● **Exercise aim**
The entire listing is to be repeated verbatim.

-.-.-

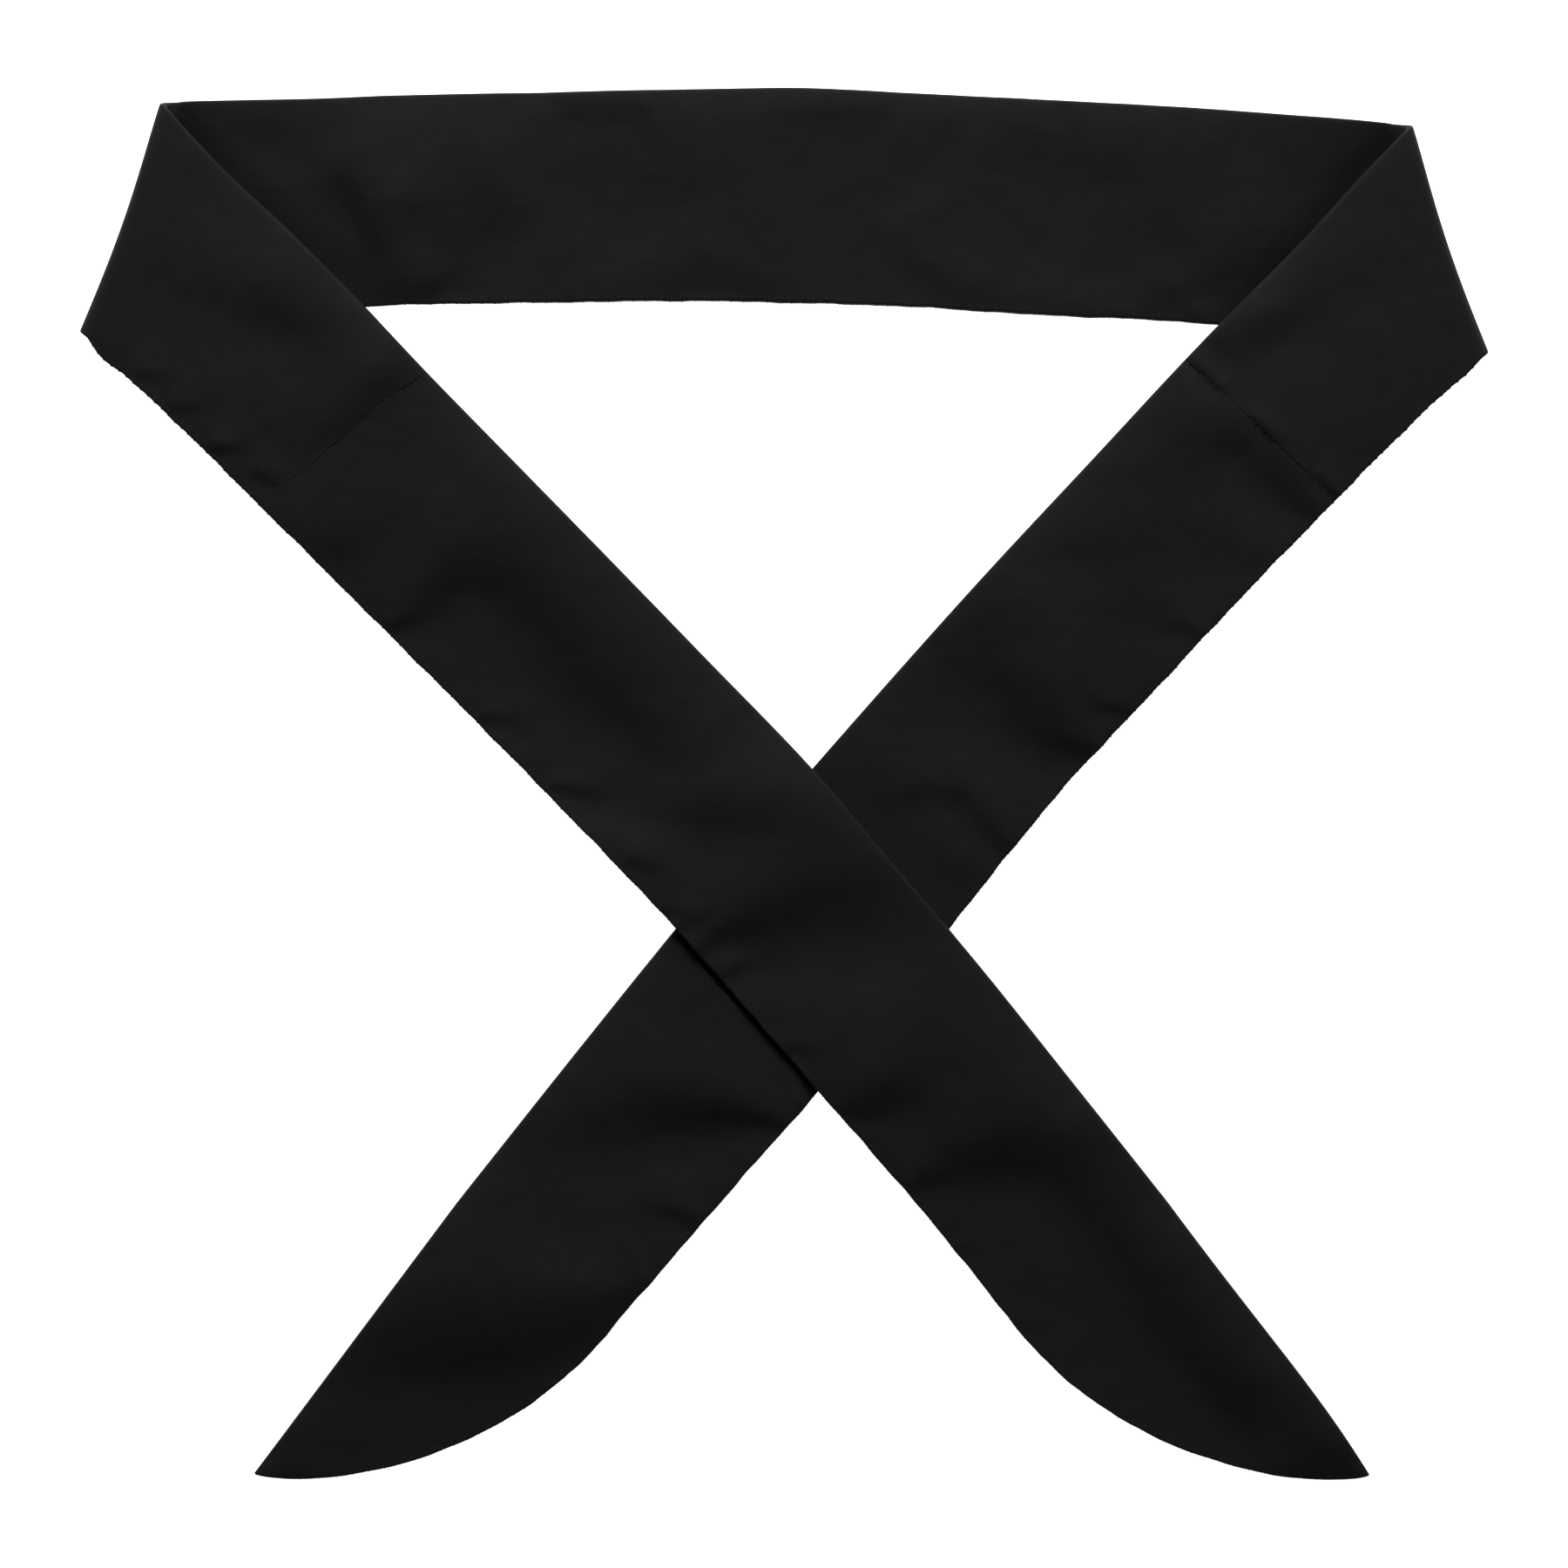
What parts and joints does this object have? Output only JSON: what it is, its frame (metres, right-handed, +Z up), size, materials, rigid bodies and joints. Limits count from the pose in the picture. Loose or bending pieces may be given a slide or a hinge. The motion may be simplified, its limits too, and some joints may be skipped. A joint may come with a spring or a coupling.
{
  "type": "cooling neck wrap",
  "caption": "Long flat sewn cloth neck wrap with a padded middle pocket and two curved-point tie tails, laid in a loop with the tails crossed.",
  "frame": {"origin": "under the middle of the outline, on the surface the wrap lies on", "axes": "+X to the right along the neck span, +Y from the tail tips towards the neck span, +Z up from the surface"},
  "size_m": [0.3275, 0.3255, 0.0059],
  "materials": {
    "cloth": "matt black plain-woven cotton cloth"
  },
  "bodies": {
    "root": {"neck_pocket": "cloth", "left_tail": "cloth", "right_tail": "cloth"}
  },
  "joints": []
}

-.-.-

● **Exercise result**
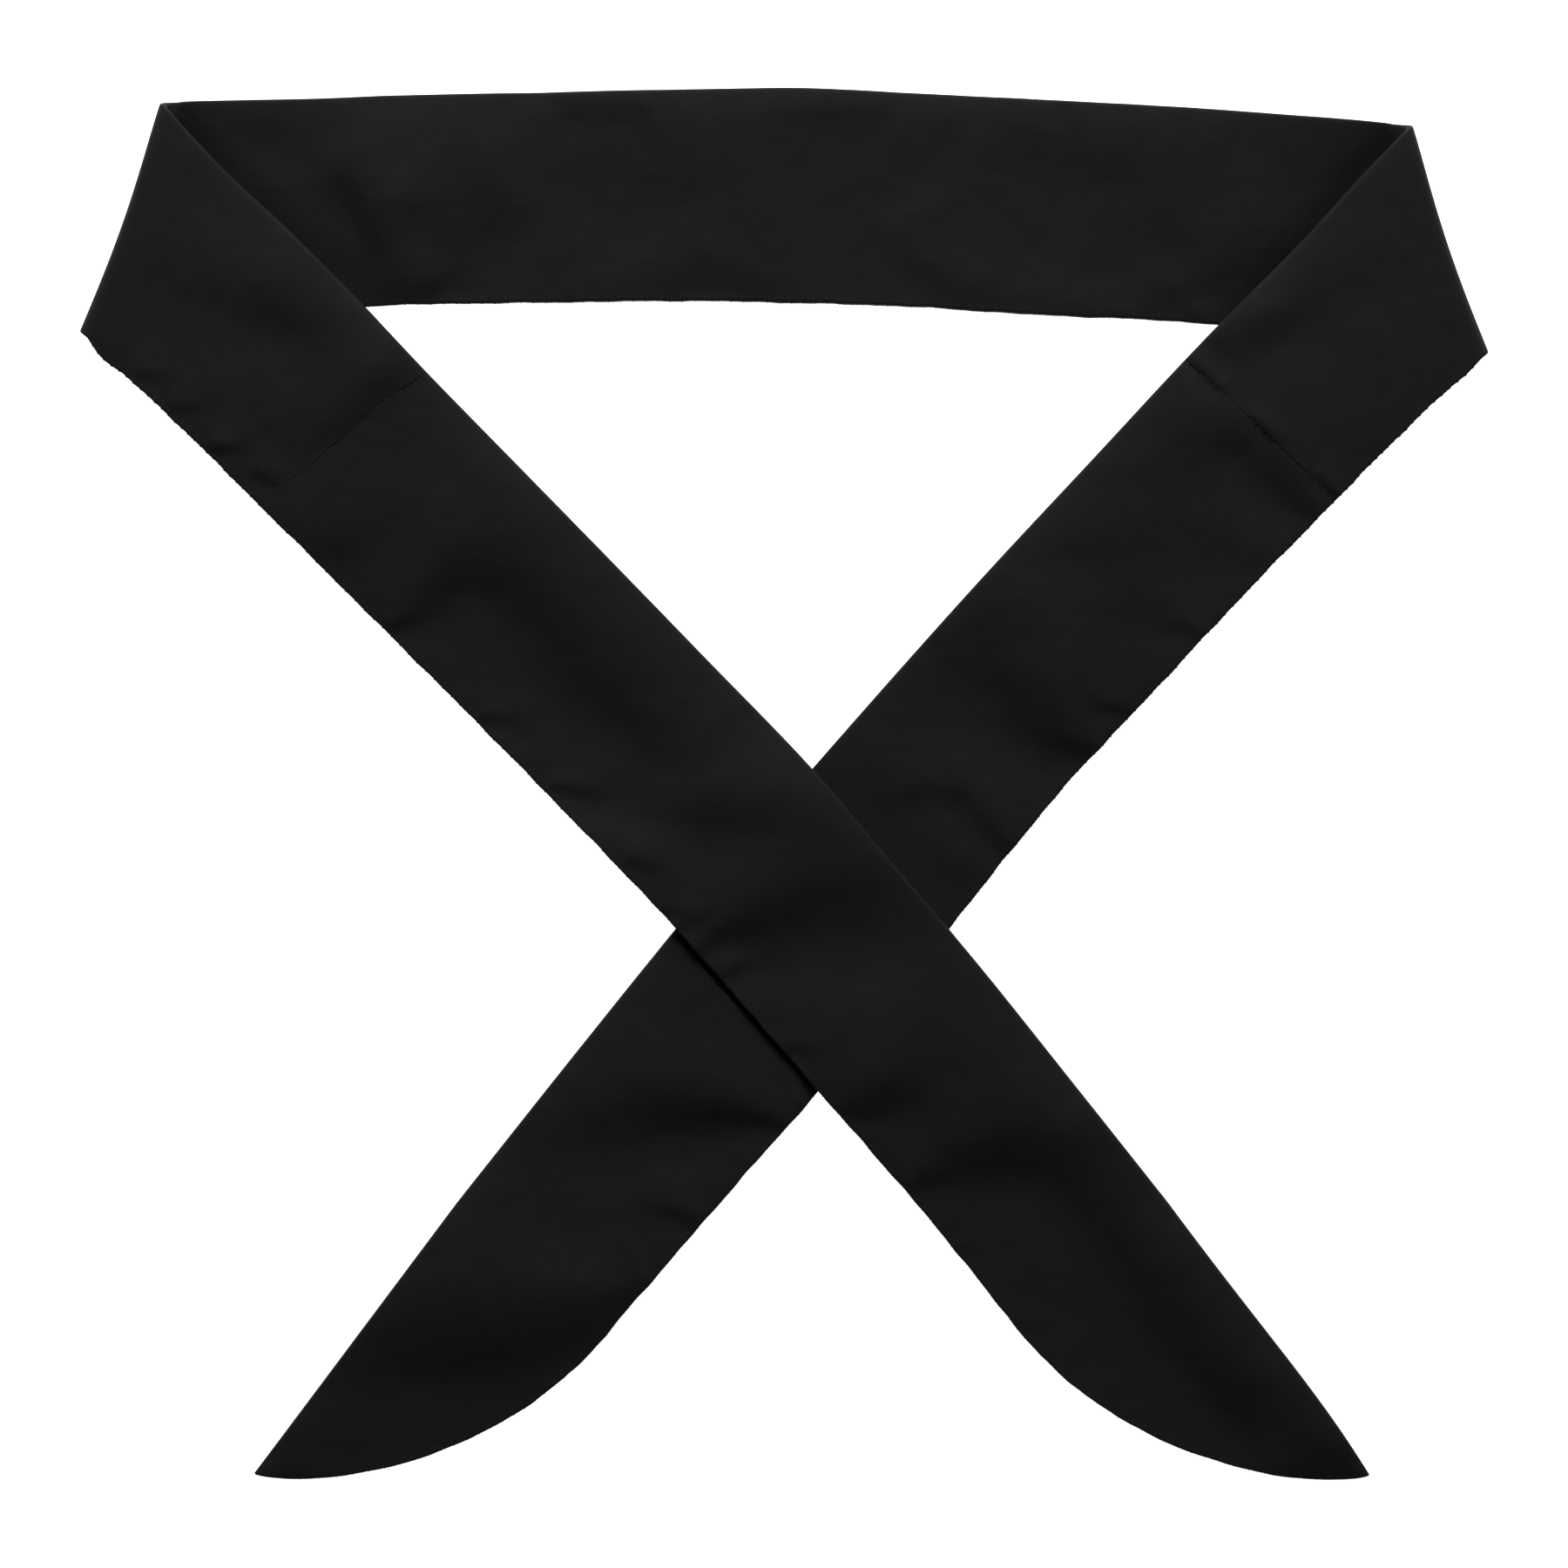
What parts and joints does this object have? Output only JSON: what it is, its frame (metres, right-handed, +Z up), size, materials, rigid bodies and joints. Limits count from the pose in the picture. Loose or bending pieces may be given a slide or a hinge. The motion may be simplified, its limits too, and some joints may be skipped. A joint may come with a spring or a coupling.
{
  "type": "cooling neck wrap",
  "caption": "Long flat sewn cloth neck wrap with a padded middle pocket and two curved-point tie tails, laid in a loop with the tails crossed.",
  "frame": {"origin": "under the middle of the outline, on the surface the wrap lies on", "axes": "+X to the right along the neck span, +Y from the tail tips towards the neck span, +Z up from the surface"},
  "size_m": [0.3275, 0.3255, 0.0059],
  "materials": {
    "cloth": "matt black plain-woven cotton cloth"
  },
  "bodies": {
    "root": {"neck_pocket": "cloth", "left_tail": "cloth", "right_tail": "cloth"}
  },
  "joints": []
}